Sejmik przekazał dziś miastu Poznań 200 tys. zł na organizację uroczystości. Radny PiS Adam Bogrycewicz powiedział, że "Dobór gości jest jednostronny i wpisuje się w polityczną narrację marszałka Marka Woźniaka". Nie podoba mu się m.in zaproszenie Aleksandra Kwaśniewskiego.
Jego obecność na debacie o kondycji polskiej demokracji i niepodległości może być dla wielu Wielkopolan bardzo bolesna. Kwaśniewski zajmował wysokie stanowiska w aparacie PRL, tworzył i wspierał wtedy niedemokratyczny ustrój
- mówił Adam Bogrycewicz.
Podobnego zdania jest przewodniczący klubu PiS Zbigniew Czerwiński. "Lepiej byłoby zaprosić naszego kolegę, Lecha Dymarskiego, działacza antykomunistycznej opozycji" - mówił Czerwiński.
Wy zapraszacie Kwaśniewskiego, który był w PZPR, wysługiwał się Moskwie. To mniej więcej tak, jakbyśmy zaprosili namiestnika pruskiego. To jest niestety taka skala, szanowni państwo, nawet były przewodniczący sejmiku, Lech Dymarski, żywa historia oporu.

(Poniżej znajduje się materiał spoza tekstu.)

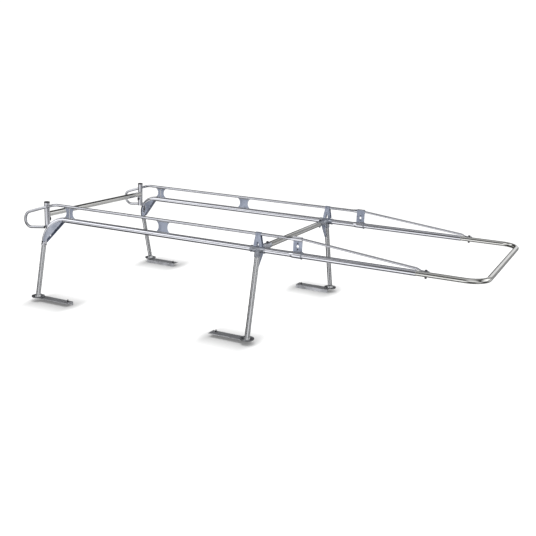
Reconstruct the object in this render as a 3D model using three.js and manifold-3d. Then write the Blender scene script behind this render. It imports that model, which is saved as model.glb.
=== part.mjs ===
// Over-cab ladder rack for a pickup truck, in millimetres.
// +X is the front of the truck, +Y its left side, +Z up. The rack stands on its four bed angles at Z = 0.
// Everything on the right side (-Y) is built once and mirrored to the left side.
import * as THREE from 'three';
import { mergeVertices } from 'three/addons/utils/BufferGeometryUtils.js';
import Module from 'manifold-3d';

const wasm = await Module();
wasm.setup();

// ---- driving dimensions ----
const GAP = 0.3; // clearance between pieces that touch
const RAIL_Y = 744; // rail centre from the middle of the truck
const RAIL_Z = 755; // rail centre above the ground
const RAIL_OD = 48.3;
const RAIL_ID = 42.8;
const SLIP_OD = 42.2; // tube that telescopes inside the rail tube
const SLIP_ID = 36.2;
const LEG_OD = 44.5;
const LEG_ID = 38.5;
const UPPER_Y = 751;
const UPPER_Z = 885;
const UPPER_OD = 25.4;
const UPPER_ID = 21.4;
const BRACE_OD = 20;

const REAR_X = -1894; // rear posts
const FRONT_LEG_X = 286; // top of the front legs
const BEND_R = 210; // bend of the rail into the rear leg
const BEND_END = 250; // where the bent rail stops, measured down the leg
const SPLAY = Math.atan(0.247); // legs spread outward going down
const REAR_LEAN = 21 / 740; // legs lean a little forward going down
const FRONT_LEAN = 16 / 740;

const FLARE_X = 575; // rail end is swaged out from here to the coupling
const COUPLING_X = 667;
const SLEEVE_END_X = 1596; // end of the front tube
const HOOP_X = 2107; // centre of the front bar
const HOOP_R = 150;
const BOLT_X = 1671; // brace bolt

const CROSSBAR_Z = 786; // rear crossbar
const POST_TOP = 893;
const POST_FOOT = 662;
const SPIGOT_TOP = 790;

const ANGLE_TOP = 35; // top face of the bed angle
const ANGLE_T = 5;
const ANGLE_FOLD_Y = 850;
const ANGLE_EDGE_Y = 941;
const ANGLE_L = 350;
const CUP_R = 59;
const CUP_H = 30;

// ---- materials, one per kind; every mesh takes its own copy ----
const LOOKS = {
  tube: { color: 0xc9ccd0, roughness: 0.28, metalness: 1.0 },
  plate: { color: 0x9298a2, roughness: 0.45, metalness: 1.0 },
  cast: { color: 0xa3a6a4, roughness: 0.5, metalness: 1.0 },
  steel: { color: 0x5c5e62, roughness: 0.35, metalness: 1.0 },
  black: { color: 0x18181a, roughness: 0.6, metalness: 0.0 },
};

const rack = new THREE.Group();
rack.name = 'ladder_rack';

function add(name, geometry, look) {
  const mesh = new THREE.Mesh(geometry, new THREE.MeshStandardMaterial(LOOKS[look]));
  mesh.name = name;
  rack.add(mesh);
}

// ---- solids and booleans ----
function toSolid(geometry) {
  const bare = geometry.clone();
  bare.deleteAttribute('normal');
  bare.deleteAttribute('uv');
  const merged = mergeVertices(bare, 1e-4);
  return new wasm.Manifold(new wasm.Mesh({
    numProp: 3,
    vertProperties: new Float32Array(merged.attributes.position.array),
    triVerts: new Uint32Array(merged.index.array),
  }));
}

function toGeometry(solid) {
  const mesh = solid.getMesh();
  const geometry = new THREE.BufferGeometry();
  geometry.setAttribute('position', new THREE.BufferAttribute(new Float32Array(mesh.vertProperties), 3));
  geometry.setIndex(new THREE.BufferAttribute(new Uint32Array(mesh.triVerts), 1));
  geometry.computeVertexNormals();
  return geometry;
}

const union = (...shapes) => shapes.map(toSolid).reduce((a, b) => a.add(b));
const cut = (solid, ...shapes) => shapes.map(toSolid).reduce((a, b) => a.subtract(b), solid);

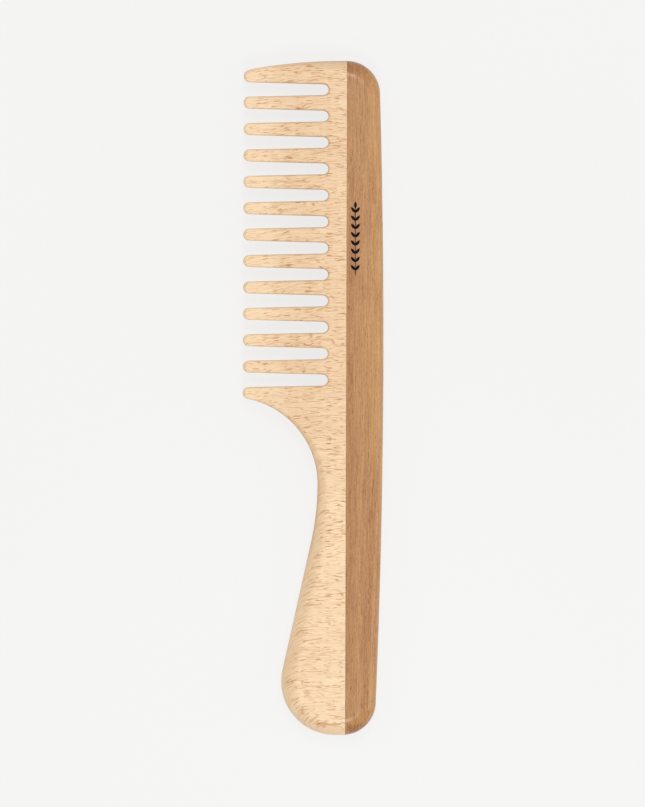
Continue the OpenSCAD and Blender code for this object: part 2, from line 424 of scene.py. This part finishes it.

Tak trudno było o tym pomyśleć? A zapewniłby odrobinę pluralizmu
- mówił Zbigniew Czerwiński.
Zaproszenia na debatę Agnieszki Holland, która w ocenie posłów PiS obraża polski punkt widzenia i Aleksandra Kwaśniewskiego bronił marszałek województwa. Marek Woźniak PO powiedział, że debata ma być przeciwwagę dla mediów publicznych.
Ten festiwal propagandy, który nie liczy się ani z faktami, ani z logiczną oceną sytuacji, tylko ma na celu mącenie w głowach czasami musi być nieco zbalansowany przez wypowiedzi, które są w stanie wnieść nieco inny obraz
- mówił Marek Woźniak.
W ocenie marszałka Woźniaka PiS nie może oceniać, kto jaką ma przeszłość. Samorząd przekazał 200 tysięcy złotych, partycypuje w kosztach debaty i koncertu z okazji Święta Niepodległości, ale jak mówił marszałek, nie może ingerować w listę zapraszanych gości.